No pasó demasiado tiempo antes de que una mujer que no llegaría a los treinta y cinco abriera la puerta. Llevaba unos vaqueros y un jersey negro de cuello de tortuga, y el cabello rubio rojizo peinado hacia atrás le dejaba al descubierto unos ojos con patas de gallo y unas arruguitas en las comisuras de los labios que probablemente se debían al agotamiento. Pero su voz era suave y atractiva, y al abrir la puerta habló casi en un susurro. Antes de que Ricky pudiera abrir la boca para hablar, la joven se le adelantó:
– Chist, por favor. Los gemelos acaban de dormirse.
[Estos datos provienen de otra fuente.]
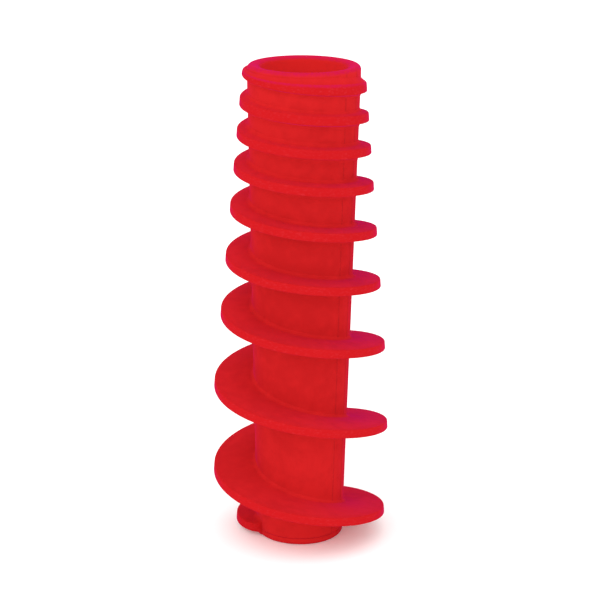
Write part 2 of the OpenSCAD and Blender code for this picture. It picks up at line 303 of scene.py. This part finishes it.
class Finish:
    """A procedural material on the piece's own coordinates, with one Principled shader."""

    def __init__(self, name, **constants):
        self.material = bpy.data.materials.new(name)
        self.material.use_nodes = True
        self.tree = self.material.node_tree
        self.shader = self.tree.nodes["Principled BSDF"]
        for socket, value in constants.items():
            self.shader.inputs[socket.replace("_", " ").title().replace("Ior", "IOR")].default_value = value
        self.place = self.node("TexCoord", {}, {}, "Object")

    def node(self, kind, settings, inputs, output=0):
        made = self.tree.nodes.new("ShaderNode" + kind)
        for key, value in settings.items():
            if key == "stops":
                ramp = made.color_ramp.elements
                for i, (position, colour) in enumerate(value):
                    stop = ramp[i] if i < 2 else ramp.new(position)
                    stop.position = position
                    stop.color = colour
            else:
                setattr(made, key, value)
        for key, value in inputs.items():
            self.feed(made.inputs[key], value)
        return Value(self, made.outputs[output])

    def feed(self, socket, value):
        if isinstance(value, Value):
            self.tree.links.new(value.socket, socket)
        else:
            socket.default_value = value

    def noise(self, scale, detail=2.0, stretch=(1, 1, 1), roughness=0.5):
        where = self.node("Mapping", {}, {"Vector": self.place, "Scale": stretch})
        inputs = {"Vector": where, "Scale": scale, "Detail": detail, "Roughness": roughness}
        return self.node("TexNoise", {}, inputs)

    def masked(self, source, low, high):
        """source taken from 0 at low to 1 at high."""
        return self.node(
            "MapRange",
            {"interpolation_type": "SMOOTHSTEP"},
            {"Value": source, "From Min": low, "From Max": high, "To Min": 0.0, "To Max": 1.0},
        )

    def mixed(self, share, first, second):
        return self.node(
            "Mix", {"data_type": "RGBA"}, {"Factor": share, 6: first, 7: second}, 2
        )

    def axis_distance(self):
        """Distance from the auger's axis."""
        split = {axis: self.node("SeparateXYZ", {}, {"Vector": self.place}, axis) for axis in "XY"}
        return (split["X"] * split["X"] + split["Y"] * split["Y"]).math("SQRT")

    def attribute(self, name):
        return self.node("Attribute", {"attribute_name": name}, {}, "Fac")

    def surface(self, colour, roughness, height=None, depth=0.0):
        self.feed(self.shader.inputs["Base Color"], colour)
        self.feed(self.shader.inputs["Roughness"], roughness)
        if height is not None:
            inputs = {"Height": height, "Strength": 1.0, "Distance": depth * MM}
            bump = self.node("Bump", {}, inputs, "Normal")
            self.feed(self.shader.inputs["Normal"], bump)
        return self.material


def red_moulding():
    """Satin red plastic: flow marks, mould grain, edges scuffed by ice under a darker red painted as shade
    along the flight's outer edge, a painted highlight on the rim and the first turn's upper edge, and a bore
    painted lighter against its shade.
    """
    finish = Finish(
        "red_moulding",
        specular_ior_level=0.0,
        sheen_weight=0.25,
        sheen_roughness=0.3,
        sheen_tint=(0.5, 0.0, 0.6, 1.0),
    )
    flow = finish.noise(14, 3, stretch=(1, 1, 0.4))
    mottle = finish.noise(120, 4)
    grain = finish.noise(2600, 2)
    streaks = finish.noise(260, 2, stretch=(1, 1, 0.04))
    scuffs = finish.masked(finish.noise(420, 3, stretch=(1, 1, 3)), 0.52, 0.68)
    speckle = finish.masked(finish.noise(500, 3), 0.40, 0.58)
    edge = finish.attribute("edge_shade_and_wear")
    tone = finish.masked(flow * 0.6 + mottle * 0.4, 0.36, 0.62)
    body = finish.mixed(tone, (0.505, 0.0130, 0.0143, 1), (0.575, 0.0158, 0.0170, 1))
    # Painted light: the bore is painted a brighter red to lift the shade inside it
    bore_lit = finish.mixed(finish.attribute("bore_painted_light"), body, (0.80, 0.0240, 0.0230, 1))
    line = finish.attribute("parting_line") * (0.35 + speckle * 0.5)
    lined = finish.mixed(line, bore_lit, (0.36, 0.011, 0.013, 1))
    # Painted shade: the flight's outer edge is darkened to hold back the light its band catches; the scuffs
    # below are wear
    edge_shade_wear = finish.mixed(edge * 0.8, lined, (0.485, 0.0078, 0.0105, 1))
    scuffed = finish.mixed(edge * scuffs * 0.3, edge_shade_wear, (0.58, 0.035, 0.045, 1))
    # Painted highlight: magenta on the rim's crest and on the first turn's upper edge
    painted_highlight = finish.attribute("painted_highlight_rim") * (speckle * 0.5 + 0.5)
    highlighted = finish.mixed(painted_highlight, scuffed, (0.50, 0.0075, 0.0520, 1))
    roughness = 0.36 + mottle * 0.1 + edge * scuffs * 0.2
    height = grain * 0.5 + streaks * 0.6 + mottle * 0.8
    return finish.surface(highlighted, roughness, height, 0.09)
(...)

– Deben de dar mucho trabajo -dijo Ricky a la vez que le devolvía la sonrisa.
– No se lo puede imaginar -contestó la mujer, que seguía hablando muy bajo-. ¿Qué desea?
– ¿No recuerda cuando nos conocimos? -preguntó Ricky mientras le tendía la botella de vino. Era mentira, por supuesto.
No se habían visto nunca-. En la fiesta con los socios de su marido hará unos seis meses.
La mujer le observó. Ricky sabía que la respuesta debería ser no, que no lo recordaba, pero la habían educado mejor que a su marido, de modo que contestó:
– Por supuesto, señor…
– Doctor -indicó él-. Pero llámeme Ricky. -Le estrechó la mano y le entregó la botella de vino-. Le debía esto a su marido.
Hicimos unos negocios juntos hará un año y quería darle las gracias y recordarle el éxito del caso.
– Vaya -exclamó ella mientras tomaba la botella, algo perpleja-. Gracias, doctor…
– Ricky -insistió-. Él se acordara.
Se volvió y, con un ligero saludo, se marchó por el camino de entrada hacia el coche de alquiler. Había visto todo lo que quería, averiguado todo lo que quería. Merlin había forjado una bonita vida para su familia. Una vida que prometía ser mucho más bonita en el futuro. Pero esa noche, por lo menos, Merlin no dormiría después de descorchar el vino. Sin duda le sabría amargo. Es lo que tiene el miedo.
Pensó en visitar también a Virgil pero, en lugar de eso se limitó a encargar en una floristería que le entregaran una docena de lirios en el plató donde había logrado un papel, pequeño pero importante, en una producción costosa de Hollywood. Ricky había averiguado que era un buen papel y que, silo hacía bien, podría reportarle otros mucho mejores en el futuro, aunque Ricky dudaba que interpretara nunca un personaje más interesante que Virgil. Unos lirios blancos eran perfectos. Normalmente suelen enviarse a un funeral con una nota de pésame. Supuso que ella lo sabría. Hizo envolver el ramo con una cinta de raso negro y adjuntó una tarjeta que rezaba sólo:
Todavía pienso en ti.
DOCTOR S.
Se había convertido en un hombre de muchas menos palabras, admitió para sí.